On the plus side, my taste for kefir is growing and it’s really convenient. I’ve recently purchased freeze-dried blueberries to eat with the kefir and it’s delicious and I’ve known blueberries to help me poop as well. I’ve also been adding a bit of freeze-dried banana because I know bananas help me poop. Unfortunately, as I mentioned earlier on this page, bananas generally cause pimples on my face and sometimes other lymphatic symptoms, which is why plantains were always such a boon to me: they kept me regular without the skin reaction. I like that the kefir is easy, inexpensive (because we have an inexpensive source of raw, local goat milk), and fairly satisfying. That said, my cravings only seem to back down when I eat something with almonds in it.
Over the following two to three weeks since I wrote the above paragraph I began eating steadily more kefir with freeze-dried fruit. I steered back away from the bananas and used maqui powder and raspberries more often instead. This has proven to be satisfying, convenient, and I think free of negative side-effects. However, I did have a slow increase of inflammatory pain over those few weeks (as I get to on my entry for July 14th), but I’m doubtful it is caused by the kefir and berries. It seems more likely that it is a lack of something else.

The Plantain Chip Experiment

The inflammatory pain continues to improve since I began moderating my strawberry consumption, with the exception of the three days I was eating plantain chips. Yes, eating two bags of plantain chips over three days did cause the inflammatory pain to return. It came on the second day of eating the chips, and it was worst on the fourth day, the day after I’d actually stopped eating them. So there is definitely a delay in the response, but not by long. By the fifth day the pain was going down again.
At this point the inflammatory pain is now down to a low again. Last night I was actually able to sit on my feet while being massaged for something like forty minutes without even noticing that my knees were bent so tightly for all that time. I only noticed after I got up; my knees were a little stiff.
Needless to say, the improvement in my joint health from going off starches has been worth it. I am exercising much more than I have in the past couple years and I am gaining strength again because I’m actually being physically active.

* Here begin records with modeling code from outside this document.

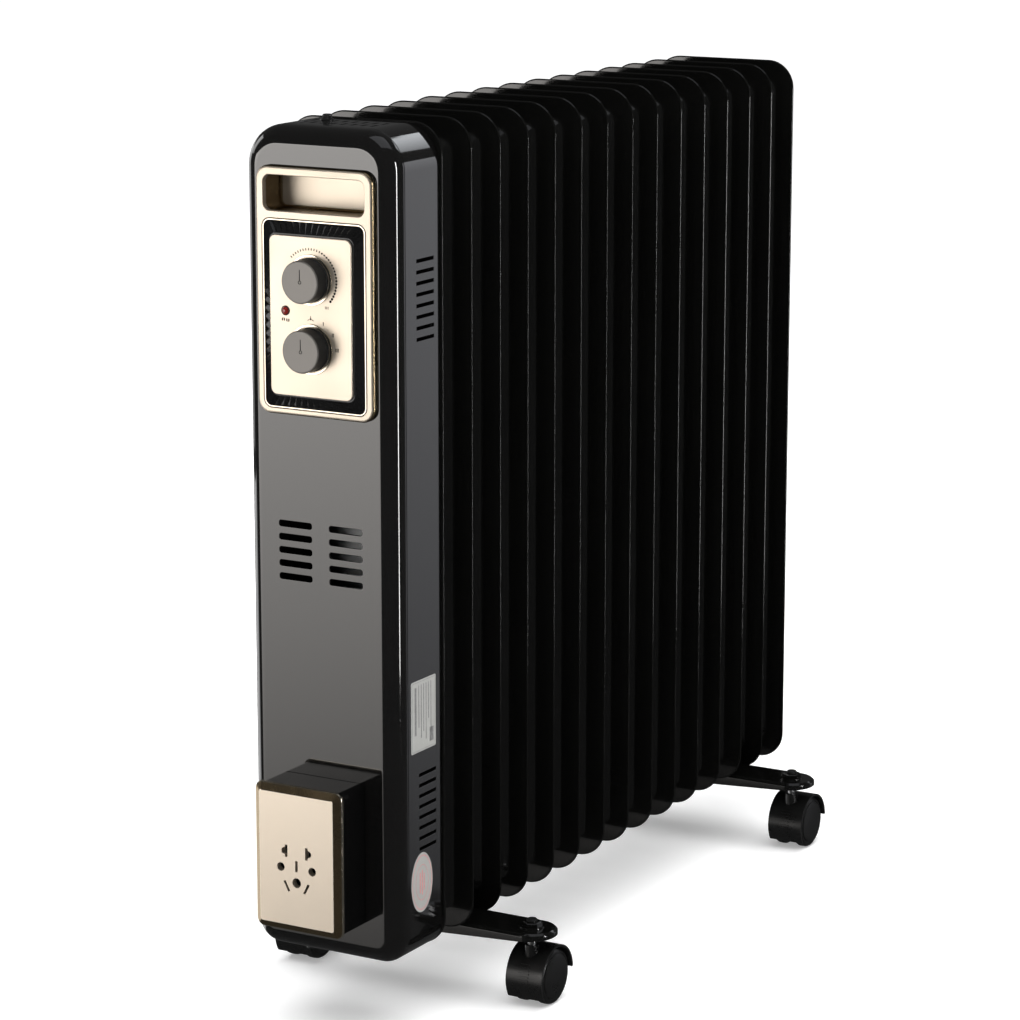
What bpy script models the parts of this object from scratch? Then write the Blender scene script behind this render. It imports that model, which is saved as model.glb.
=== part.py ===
"""Oil filled radiator heater, in metres, +Z up.

Fifteen pressed steel fins hang on two oil headers that run along Y. A control housing with a gold panel
and a socket box closes the front end, at -Y. Two pressed legs are held to the lower header by U-bolts and
carry four twin-wheel casters. The origin is on the floor, under the middle of the whole heater.
"""

import math

import bmesh
import bpy
from mathutils import Matrix, Vector

GAP = 0.0003  # left between pieces that touch
CUT = 0.001  # how far a cutter reaches past the face it opens
ROUND = 4  # steps around the quarter of a visible corner

# Fins: two welded sheets each, pressed out into an oil channel inside a flat rim.
FIN_COUNT = 15
FIN_PITCH = 0.039
FIN_WIDTH = 0.124
FIN_HEIGHT = 0.580
FIN_CORNER = 0.022
FIN_SHEETS = 0.002
FIN_RIM = 0.015
FIN_SLOPE = 0.006
FIN_BULGE = 0.006
BULGE_CORNER = 0.010
FLOOR_TO_FIN = 0.055
HUB_RADIUS = 0.018
HUB_BORE = 0.012
HUB_MARGIN = 0.006  # flat metal between the hub and the slope of the oil channel
HUB_FACE = 0.0045  # how far an end hub stands out from the oil channel

# Control housing
HOUSING_WIDTH = 0.120
HOUSING_SHORTER = 0.002  # than the fins
HOUSING_LIFT = 0.0010  # its lower edge above the fins' lower edge
HOUSING_DEPTH = 0.0587
HOUSING_TOP_CORNER = 0.028
HOUSING_LOW_CORNER = 0.018
FIRST_FIN = 0.060  # from the cover's front face to the middle of the first fin
COVER_DEPTH = 0.0145
COVER_EDGE = 0.013
COVER_WALL = 0.0025
SHELL_WALL = 0.0015
REAR_PLATE_FACE = 0.0514
REAR_PLATE_WALL = 0.0012

# Ventilation slots: length, height and pitch of each kind
FRONT_SLOT = (0.0265, 0.0044)
FRONT_SLOT_PITCH = 0.00925
FRONT_SLOT_ROWS = 5
FRONT_SLOT_COLUMN = 0.0203  # from the middle to a column's middle
FRONT_SLOT_DROP = 0.0767  # from the panel's bottom to the highest slot's middle
SIDE_SLOT = (0.0224, 0.0034)
SIDE_SLOT_PITCH = 0.0076
SIDE_SLOT_ROWS = 8
SIDE_SLOT_BACK = 0.0187  # from the slots' middle to the shell's back edge
SIDE_SLOT_UPPER = 0.116  # from the housing's top to the upper group's middle
SIDE_SLOT_LOWER = 0.105  # from the housing's bottom to the lower group's middle
TOP_SLOT = (0.0028, 0.009)
TOP_SLOT_PITCH = 0.008
TOP_SLOT_COLUMNS = 8
TOP_SLOT_ROWS = (0.028, 0.042)  # from the cover's front face to each row's middle

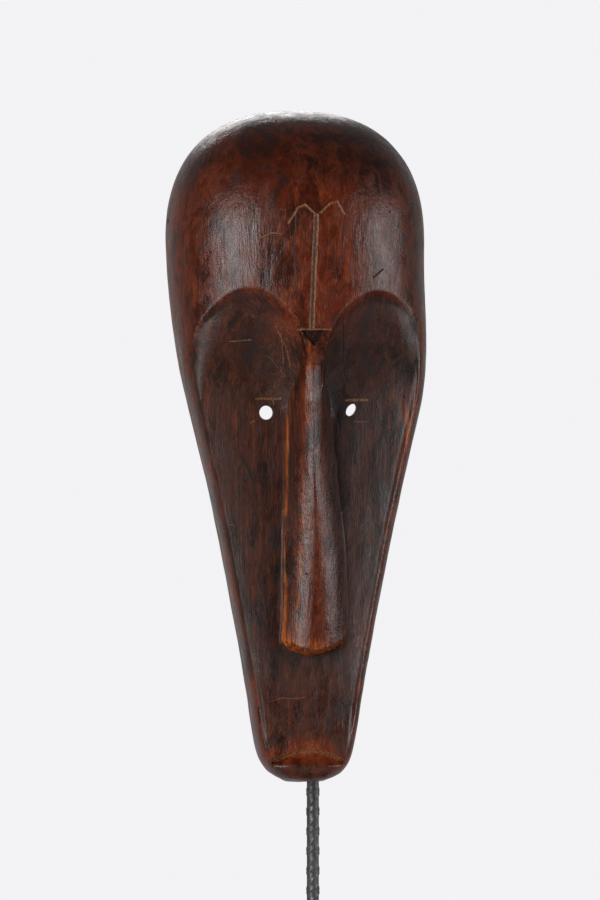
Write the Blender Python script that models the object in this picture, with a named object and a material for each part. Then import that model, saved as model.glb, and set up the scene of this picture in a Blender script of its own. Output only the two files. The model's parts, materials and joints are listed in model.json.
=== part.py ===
"""A carved wooden face mask hanging on a small steel display stand.

Metres, +Z up.  The origin is the middle of the stand's underside, the rod's
axis is X = 0, Y = 0, and the mask looks towards -Y.

The mask's own coordinates are x (sideways from its middle line), d (depth
forward from its flat back rim) and h (height above its chin).
"""

from math import cos, pi, radians, sin, tan

import bmesh
import bpy
from mathutils import Matrix, Vector

# ---------------------------------------------------------------- dimensions

GAP = 0.0003                   # clearance between pieces that touch

MASK_HEIGHT = 0.537
MASK_HALF_WIDTH = 0.104        # at the widest part of the forehead
FOREHEAD_DEPTH = 0.096         # rim to the front of the forehead
WALL = 0.012                   # thickness of the carved shell
CHIN_Z = 0.205                 # chin above the table
RIM_Y = -0.017                 # the mask's back rim, in front of the rod's axis
MASK_X = -0.0103               # the mask hangs a little off the rod's axis

DOME_BASE = 0.430              # above this height the outline is a superellipse
DOME_POWER = 2.4
CROWN_SHIFT = -0.0068          # the crown leans to one side
NOSE_TIP = 0.104
NOSE_ROOT = 0.3445

ROD_RADIUS = 0.0049
ROD_RIB = 0.0007               # how far the bar's lengthwise ribs stand out
ROD_BOTTOM = 0.018
ROD_TOP = CHIN_Z + 0.462
BORE_RADIUS = ROD_RADIUS + ROD_RIB + GAP

BASE_LENGTH = 0.190
BASE_WIDTH = 0.150
BASE_THICKNESS = 0.008
FELT_THICKNESS = 0.002
SOCKET_RADIUS = 0.019
SOCKET_HEIGHT = 0.036

BAR_RADIUS = 0.003             # bars of the hanger and the lower rest
BAR_Y = -0.012                 # their axis, in front of the rod
CLAMP_SIZE = (0.024, 0.026, 0.016)
CLAMP_CHAMFER = 0.0012
CLAMP_Y = -0.0045
HANGER_Z = CHIN_Z + 0.447
REST_Z = CHIN_Z + 0.150
REST_HALF_LENGTH = 0.053
PRONG_X = 0.040                # the prongs' tips, to each side of the crown's middle
PRONG_DEPTH = 0.040            # the prongs' tips, forward of the mask's rim
PRONG_BEND = 0.009             # radius of the hanger bar's bends
RUBBER_WALL = 0.0018           # thickness of the caps and sleeves
CAP_LENGTH = 0.016
CAP_TOP = 0.0030               # rubber over each prong's tip
SLEEVE_LENGTH = 0.018
SLEEVE_END = 0.003             # rubber beyond each end of the rest bar

# Screws: radius, length and the radius and depth of the hexagonal socket.
ROD_SCREW = (0.0020, 0.0065, 0.0011, 0.0020)
BAR_SCREW = (0.0015, 0.0042, 0.0008, 0.0016)
SOCKET_SCREW = (0.0025, 0.0072, 0.0013, 0.0020)
SOCKET_SCREW_DROP = 0.010      # below the socket's top
BASE_SCREW = (0.0030, 0.0117, 0.0020, 0.0020)
BASE_SCREW_HEAD = 0.0062
BASE_SCREW_CONE = 0.0031       # height of the countersunk head's cone

HOLLOW_LOW, HOLLOW_HIGH = 0.024, 0.5225
HOLLOW_POWER = 2.6             # roundness of the hollow's cross section
ROOF_START = 0.5165            # the hollow narrows above this height

NAIL_HEIGHT, NAIL_DEPTH = 0.447, 0.016
NAIL_RADIUS, NAIL_LENGTH, NAIL_HEAD = 0.0009, 0.010, 0.0019

# Outline below the dome: half widths at heights above the chin.
JAW_OUTLINE = (
    (0.000, 0.0165), (0.008, 0.0298), (0.024, 0.0383), (0.070, 0.0458), (0.110, 0.0527),
    (0.187, 0.0671), (0.245, 0.0794), (0.293, 0.0911), (0.330, 0.0983), (0.372, 0.1022),
    (0.430, 0.1040),
)
# The nose: half widths at its foot and across its flat top, its depth and its middle line.
NOSE_BASE = (
    (0.095, 0.0275), (0.146, 0.0262), (0.190, 0.0250), (0.258, 0.0205), (0.304, 0.0165),
    (0.327, 0.0085), (0.3445, 0.0050), (0.395, 0.0150), (0.436, 0.0200), (0.537, 0.0200),
)
NOSE_TOP = (
    (0.095, 0.0130), (0.136, 0.0115), (0.207, 0.0082), (0.258, 0.0056), (0.290, 0.0042),
    (0.325, 0.0024), (0.3445, 0.0018), (0.436, 0.0070), (0.537, 0.0070),
)
NOSE_RIDGE = (
    (0.095, 0.074), (0.150, 0.076), (0.250, 0.079), (0.315, 0.081), (0.3445, 0.084),
)
NOSE_MIDDLE = (
    (0.095, 0.0030), (0.136, 0.0052), (0.190, 0.0040), (0.258, 0.0012), (0.3445, -0.0010),
)
RIM_LEFT, RIM_RIGHT = 0.962, 0.915   # where the sunken face ends, as a share of the half width
HOLLOW_DEPTH = (
    (0.000, 0.034), (0.050, 0.036), (0.100, 0.039), (0.200, 0.045), (0.300, 0.049),
    (0.360, 0.053), (0.430, 0.060),
)
HULL_DEPTH = (
    (0.000, 0.026), (0.004, 0.038), (0.014, 0.0475), (0.040, 0.051), (0.100, 0.056),
    (0.200, 0.066), (0.300, 0.080), (0.350, 0.090), (0.400, 0.096), (0.430, 0.096),
)
HULL_POWER = (
    (0.000, 4.0), (0.200, 3.8), (0.300, 3.2), (0.380, 2.5), (0.430, 2.4), (0.537, 2.4),
)
INNER_DEPTH = (
    (0.020, 0.014), (0.060, 0.022), (0.120, 0.027), (0.200, 0.032), (0.290, 0.036),
    (0.345, 0.045), (0.400, 0.066), (0.440, 0.076), (0.480, 0.072), (0.505, 0.060),
    (0.5165, 0.045),
)

# Brow arches: middle, half width, springing height and rise of each.
BROWS = ((-0.051, 0.0455, 0.330, 0.059), (0.052, 0.0445, 0.330, 0.058))
# Eye holes: middle, height, half width and half height.
EYES = ((-0.0336, 0.2942, 0.0055, 0.0055), (0.0340, 0.2964, 0.0041, 0.0048))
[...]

I’m glad I did the experiment with the plantain chips because that confirmed that (1) starches are related to the inflammatory pain, and (2) plantain chips were definitely what was keeping my stool a nice texture (as my stools were great for about the same three days that my inflammatory pain was worst).

2½ Months on GAPS

The Return of the Inflammation

July 14th 2021
Over the course of the past couple weeks I’ve had an increase in inflammatory pain. It’s been a fairly slow and steady increase, but it seems like I’ve “lost” about half the progress I’d made. I’m baffled as to why. I have not reintroduced starches. However, I have stopped using the red light therapy as it is too hot and humid to wish to put a bunch of lights on me (even only vaguely warm, red L.E.D. lights). I also have continued to be egg-free and I now wonder if the yolks were affecting part of my cure. For this reason, I’ve decided that I will try reintroducing yolks today.
July 16th 2021
The inflammatory pain is at an all-time high since starting GAPs; so bad it is hard to walk and hard to type. I ate three yolks two days ago but I noticed no difference from that. I tried using the red light and I did notice an improvement within a couple hours of using it, which surprised me.
Yesterday I did two suspicious things: I had two kombucha instead of one, and I had an entire package of freeze-dried beets. I suspect the kombucha more strongly as that provides an explanation for the slow increase in inflammation over the past few weeks as I’ve been consuming more over time as a way to ensure I get enough magnesium citrate.